Install with `npx skills add shadcn/improve` in any agent that supports the Agent Skills format. Once installed, open your agent inside a repo and run `/improve` for a full audit, or `/improve quick` for a cheaper pass focused on hotspots. The skill maps the repo, returns a findings table, and you tell it which findings to turn into plans, for example 'plan 1, 3 and 5'.
Yes, Improve is released under the MIT license by shadcn and is free to install and use. There is no subscription or Improve-operated service, all model inference costs are your own and flow through whichever agent and models you configure. The README notes that the audit step intentionally uses your most capable (typically most expensive) model, while execution targets cheaper models.
Improve is best for teams running AI-assisted development who want rigorous, evidence-backed code review without paying capable-model rates for execution. It shines on codebases that maintain intent docs like ADRs, PRDs, or CONTEXT.md, which it ingests so decided tradeoffs are not re-flagged as findings. The two-tier architecture, expensive advisor, cheap executor, makes systematic auditing economically viable at scale.
A plain model review gives you prose suggestions with no structured handoff to execution. Improve writes plans designed for the weakest plausible executor: all context is inlined, every step ends with a verifiable command and expected output, and explicit STOP conditions prevent a smaller model from improvising when reality diverges from the plan. It also stamps each plan with the git commit it was written against, enabling a mechanical drift check before any executor touches anything.
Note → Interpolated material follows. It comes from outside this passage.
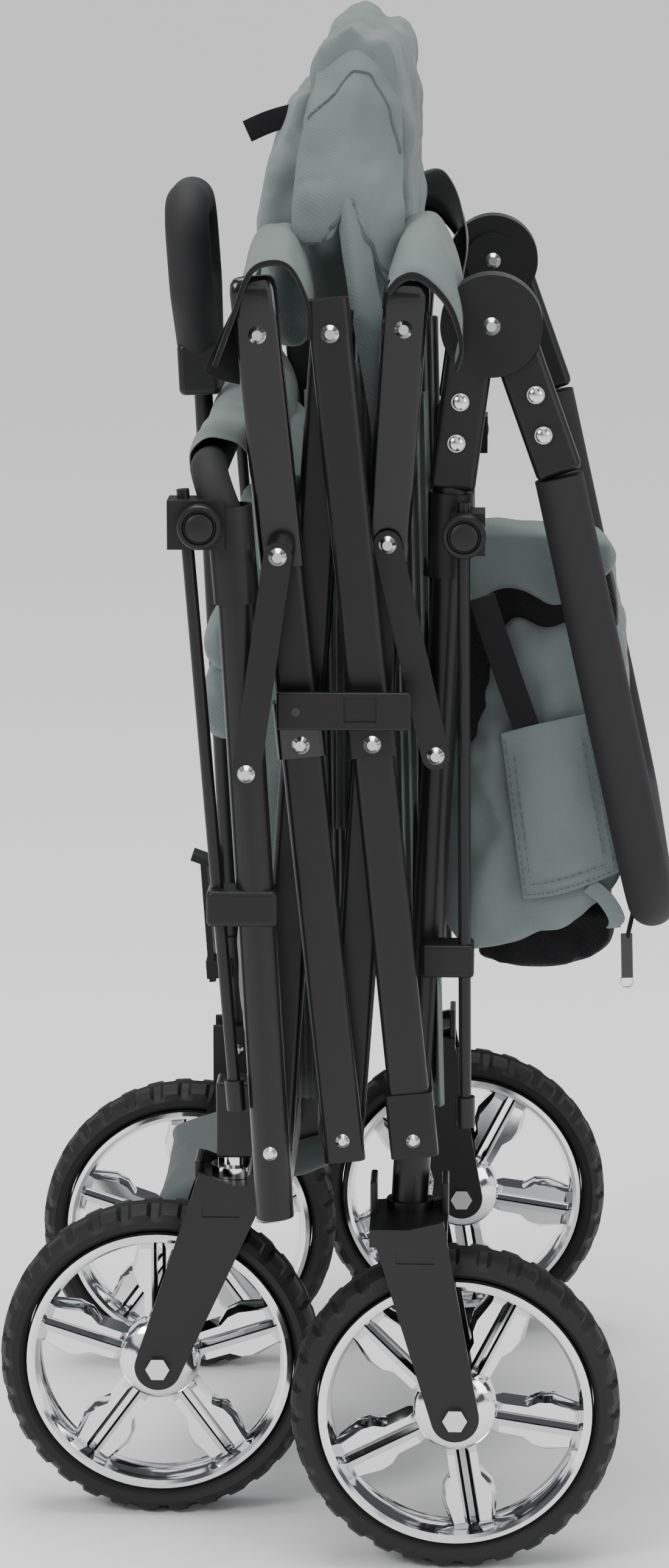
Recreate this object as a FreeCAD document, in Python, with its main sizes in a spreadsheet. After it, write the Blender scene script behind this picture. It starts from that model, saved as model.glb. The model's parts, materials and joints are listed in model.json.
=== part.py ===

Improve never implements code itself; every plan requires a separate agent or the /improve execute command to act on it, and merging is always the developer's responsibility. Parallel subagents over-report findings, the vet step filters false positives by re-reading cited locations, but it is not infallible. The skill also makes no guarantees about the quality of execution by downstream agents: it reviews the diff and returns a verdict, but cannot force correctness in a model it does not control.